Creating equipment components that work with Flow Control
The key fundamental for making equipment component that work with Flow Control, is to make any decision point components respect RoutingTarget.
Respecting the RoutingTarget is essential for any equipment that needs to make a decision on where to send the load next. In practice, Demo3D uses ConnectedRoutingDijkstra( Visual from, Visual to ) to find a connected route from a load's CurrentStation to its CurrentRoutingTarget (or item[0] from its RoutingTargets list). From this route, the decision point can determine what connector it is to send the load out to, in order to do its part in respecting the routing target (respecting Flow Control routing). For TSE components, where the OnDispatchOut handler has not been overridden with User Code, the finding of the outbound connector is found automatically; this information is passed into any Transfer-related event handlers as part of the given Transfer Object. In short, we deliver the load to a Connector.
For TSE (Transfer State Enabled) Equipment
For example, consider the OnTxBeforeTransfer handler method below. The second argument passed into any Tx and Rx event handlers is the Transfer object. The Transfer object contains information about who the sender and receiver of the load(s) is, for this particular transfer. More importantly for Flow Control compatibility, the Transfer tells us which connector the sending component is to send the load out to, and which connector on the receiving component the load will be received from. Since we know the sending and receiving connectors, our custom equipment components only need to account for any animations handing to get the load from where it is, to where it is going. In the example below (from the script of a Popup Transfer), the scripting chooses to Raise or Lower a child Chain visual, based on which connector the load is to be sent out to.
[Auto] IEnumerable OnTxBeforeTransfer( ConveyorVisual sender, Transfer transfer )
{
var chain = ChainTransfer;
if (TransferIsToChain(transfer)) {
chain.Motor.Direction = transfer.TxConnector.Name == "Left" ? MotorDirection.Reverse : MotorDirection.Forwards;
yield return RaiseChain(chain);
}
else {
sender.Motor.Direction = transfer.TxConnector.Name == "Start" ? MotorDirection.Reverse : MotorDirection.Forwards;
yield return LowerChain(chain);
}
}
For non-TSE equipment
In the case of non-TSE equipment, there is no OnDispatchOut to examine the loads for the existence of a RoutingTarget, so we need to use some scripting to gather the required information from the load, in order to find out which connector we should send the load out to (just as the TSE equipment does), and then perform our physical handling accordingly.
For this example, consider the Divert Right component from the Quick Start catalog, in the Flow Control folder (the box-based sensor that is attached to the straight conveyor section). This component looks at where the load is going, and then sets the Conveyor's DivertAngle to accomplish the out-bound routing, with respect to the load's RoutingTarget.

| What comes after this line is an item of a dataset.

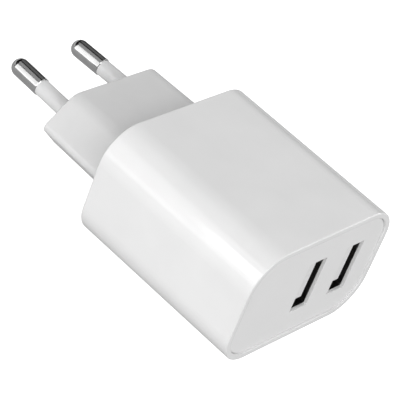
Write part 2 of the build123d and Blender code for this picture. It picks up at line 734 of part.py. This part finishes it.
# ---------------------------------------------------------------- the whole charger
def make_standing_parts():
    """Everything with leads, tabs or legs that pass through the main board."""
    parts = {
        "port_circuit_board": make_port_board(),
        "input_choke": make_choke(),
        "fuse_resistor": make_fuse_resistor(),
        "optocoupler": make_optocoupler(),
        "bridge_rectifier": make_bridge_rectifier(),
        "safety_capacitor": make_safety_capacitor(),
        "transformer_pins": make_bobbin_pins(),
    }
    for place, position in INPUT_CAPACITORS_AT.items():
        parts[f"input_capacitor_{place}"] = can(position, INPUT_CAPACITOR)
    for place, position in OUTPUT_CAPACITORS_AT.items():
        parts[f"output_capacitor_{place}"] = can(position, OUTPUT_CAPACITOR)
    for side in SIDES:
        parts[f"contact_strip_{side}"] = make_contact_strip(side)
    return parts


def make_charger():
    parts = make_standing_parts()
    parts["main_circuit_board"] = make_main_board(parts.values())
    parts["main_housing"] = make_main_housing()
    parts["plug_base"] = make_plug_base()
    parts["front_panel"] = make_front_panel()
    parts["transformer_core_left"] = make_core_half(-1)
    parts["transformer_core_right"] = make_core_half(1)
    parts["transformer_bobbin"] = make_bobbin()
    parts["transformer_winding"] = make_winding()
    parts["transformer_tape"] = make_core_tape()
    parts["choke_winding"] = make_choke_winding()
    parts["controller_chip"] = make_controller_chip()
    parts["output_diode"] = make_output_diode()
    parts["insulating_sheet"] = make_insulating_sheet()
    for side in SIDES:
        parts[f"plug_pin_{side}"] = make_plug_pin(side)
        parts[f"pin_sleeve_{side}"] = make_pin_sleeve(side)
        parts[f"port_shell_{side}"] = make_port_shell(side)
        parts[f"port_insulator_{side}"] = make_port_insulator(side)
        parts[f"port_contacts_{side}"] = make_port_contacts(side)
    return parts


os.makedirs("parts", exist_ok=True)
for node, solid in make_charger().items():
    export_step(solid, f"parts/{node}.step")
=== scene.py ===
import json
from math import cos, radians, sin

import bpy
from mathutils import Matrix, Vector


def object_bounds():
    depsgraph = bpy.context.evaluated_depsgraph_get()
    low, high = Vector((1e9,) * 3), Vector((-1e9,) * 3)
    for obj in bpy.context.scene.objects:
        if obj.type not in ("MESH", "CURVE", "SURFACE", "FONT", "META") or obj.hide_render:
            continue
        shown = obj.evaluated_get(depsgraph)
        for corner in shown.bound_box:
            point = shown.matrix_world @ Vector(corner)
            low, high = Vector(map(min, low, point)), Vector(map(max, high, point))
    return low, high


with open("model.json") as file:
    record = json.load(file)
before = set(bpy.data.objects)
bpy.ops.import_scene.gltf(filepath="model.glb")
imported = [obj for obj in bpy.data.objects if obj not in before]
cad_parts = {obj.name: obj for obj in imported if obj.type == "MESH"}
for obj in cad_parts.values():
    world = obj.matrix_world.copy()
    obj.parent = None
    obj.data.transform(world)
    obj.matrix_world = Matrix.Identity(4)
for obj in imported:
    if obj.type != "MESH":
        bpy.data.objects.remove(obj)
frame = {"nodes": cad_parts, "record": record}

MM = 0.001
WHITE = (1, 1, 1, 1)
CAD_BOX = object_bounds()
CENTRE = (CAD_BOX[0] + CAD_BOX[1]) / 2


# ---------------------------------------------------------------- camera
CAMERA_AZIMUTH = -59.1
CAMERA_ELEVATION = 35.75
CAMERA_ROLL = 22.2
CAMERA_DISTANCE = 438.4 * MM
CAMERA_LENS = 197.2
CAMERA_SENSOR = 36
CAMERA_CLIP = (0.05, 50)
CAMERA_AIM = Vector((-0.9, -9.64, -1.3)) * MM


def direction(azimuth, elevation):
    """Unit vector towards a place round the object; azimuth 0 is in front of the ports."""
    a, e = radians(azimuth), radians(elevation)
    return Vector((sin(a) * cos(e), -cos(a) * cos(e), sin(e)))


def link(thing):
    """Put an object in the scene."""
    bpy.context.scene.collection.objects.link(thing)
    return thing


def make_camera():
    """The photograph's viewing angle, turned about its own line of sight."""
    data = bpy.data.cameras.new("camera")
    data.lens = CAMERA_LENS
    data.sensor_width = CAMERA_SENSOR
    data.clip_start, data.clip_end = CAMERA_CLIP
    camera = link(bpy.data.objects.new("camera", data))
    back = direction(CAMERA_AZIMUTH, CAMERA_ELEVATION)
    level = back.to_track_quat("Z", "Y").to_matrix().to_4x4()
    place = Matrix.Translation(CENTRE + CAMERA_AIM + back * CAMERA_DISTANCE)
    camera.matrix_world = place @ level @ Matrix.Rotation(radians(CAMERA_ROLL), 4, "Z")
    bpy.context.scene.camera = camera


# ---------------------------------------------------------------- light and floor
LIGHT_DISTANCE = 1.0
# name, azimuth and elevation in degrees, width and height in metres, power in watts
LIGHTS = [
    ("strip_left_rear", -122, 21, 0.50, 1.15, 2.50),
    ("left_up", -88, 26, 0.90, 0.50, 4.80),
    ("left_card", -90, 7, 1.60, 0.22, 0.75),
    ("key_big", -30, 28, 1.00, 1.00, 6.40),
    ("front_large", 15, 28, 1.40, 0.95, 3.10),
    ("box_right", 88, 32, 0.45, 0.70, 5.20),
    ("fill_rear_right", 125, 36, 0.60, 0.60, 0.159),
    ("rear_card", 180, 10, 1.40, 0.30, 0.80),
    ("rear_top", -165, 60, 0.60, 0.40, 0.30),
]
BACKDROP_GLOW = 1.05
FLOOR_HALF_SIZE = 3.0
FLOOR_GAP = 0.02 * MM
FLOOR_ROUGHNESS = 0.9
# the floor that the camera sees, and the one that only lights the object
FLOOR_TONE = 0.3
BOUNCE_TONE = 0.05
BOUNCE_GLOW = 0.34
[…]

In practice, a custom, non-TSE decision point component will need some way of getting a reference to the load being handled (usually done with a sensor). Once we have the reference to the load, we can use the flowing code to get the outbound connector pair from it:
ConnectorPair FindDeliveryConnector( Visual load )
{
var target = GetTarget(load);
if (target == null) return null;
var routing = new Demo3D.Visuals.ConnectedRoutingDijkstra(Conv, target);
return routing.FirstTransfer;
}
Visual GetTarget( Visual load )
{
var target = load.CurrentRoutingTarget;
if (target == null) return null;
var parent = target.Parent == null ? document.Scene : target.Parent;
return parent.HasProperty("IsMotorOn") ? parent : target;
}
With this information, we can handle any animation related control, needed for seeing the given load out to the destination that respects its RoutingTarget.